Em 2010, o escritor Robert McKee, um dos principais consultores de roteiros de Hollywood, afirmou que o principal problema do cinema brasileiro é a falta de roteiristas. Para ele, a classe no país é norteada pela adaptação de romances literários.

“[O que falta é] o roteiro. Vocês têm ótimos atores, ótimos diretores, vocês têm tudo que os melhores países têm. Se um filme no Brasil é bom, ele geralmente é a adaptação de um livro. Muitas vezes o cinema brasileiro tem que esperar escritores fazerem bons livros que podem ser adaptados. Precisa parar de se 'canibalizar' os romances”, falou McKee, em entrevista à Folha S. Paulo.
Mantovani


Talvez a falta de uma indústria cinematográfica no Brasil possa explicar a constatação de McKee, pois aqui os escritores contribuíram mais com o cinema nacional cedendo os direitos de seus livros do que efetivamente escrevendo roteiros originais. Desde a chamada “retomada” do cinema brasileiro, em 1995, nossos grandes sucessos vieram de livros. É só pensar em Carandiru, Tropa de elite e Cidade de Deus, os dois últimos roteirizados por Bráulio Mantovani, que também é romancista e dramaturgo, mas mais conhecido por suas colaborações no cinema. “O problema, no Brasil, é que os roteiristas de cinema ganham pouco. O esforço pode não valer a pena”, opina Mantovani, que começou a escrever seu primeiro romance, Perácio, dois anos antes de iniciar a primeira versão de Cidade de Deus, lançado em 2002. O livro de Mantovani, no entanto, só seria publicado em 2010, quase dez anos depois de ser iniciado.

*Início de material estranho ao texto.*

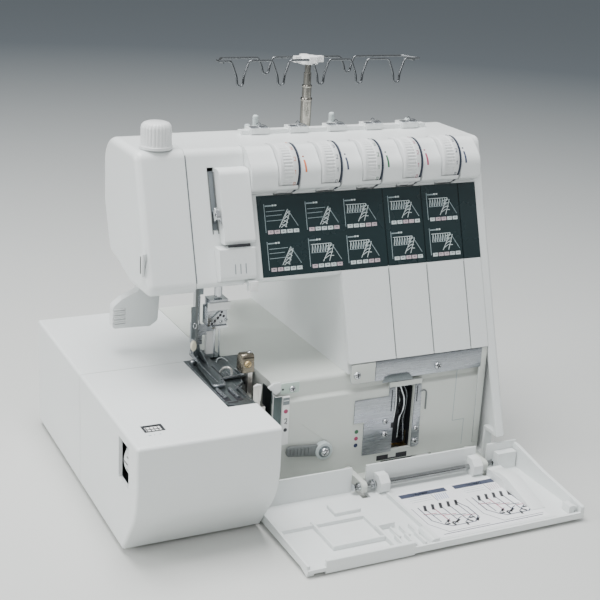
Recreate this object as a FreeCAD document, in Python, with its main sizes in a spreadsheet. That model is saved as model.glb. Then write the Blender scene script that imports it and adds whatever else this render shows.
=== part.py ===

“Ser um grande escritor de romances não qualifica ninguém como escritor de filmes. Um excelente escultor pode ser um pintor medíocre e vice-versa, mesmo ambos sendo artistas plásticos. A forma do drama não tem nada a ver com a forma da prosa, seja do romance ou do conto. Esse fator é tão decisivo quanto o financeiro”, diz Mantovani.

José Geraldo Couto concorda, citando Faulkner e Fitzgerald, que “não alcançaram no cinema a excelência e o caráter autoral, intransferível, de suas obras literárias”. Mas o crítico lembra de Marçal Aquino, que tem uma importante obra literária, mas que também consegue êxito como roteirista de seus próprios livros e de outros escritores. “Aquino é um excelente escritor, mas certamente alcança um público maior como roteirista dos filmes de Beto Brant ou de séries de TV.”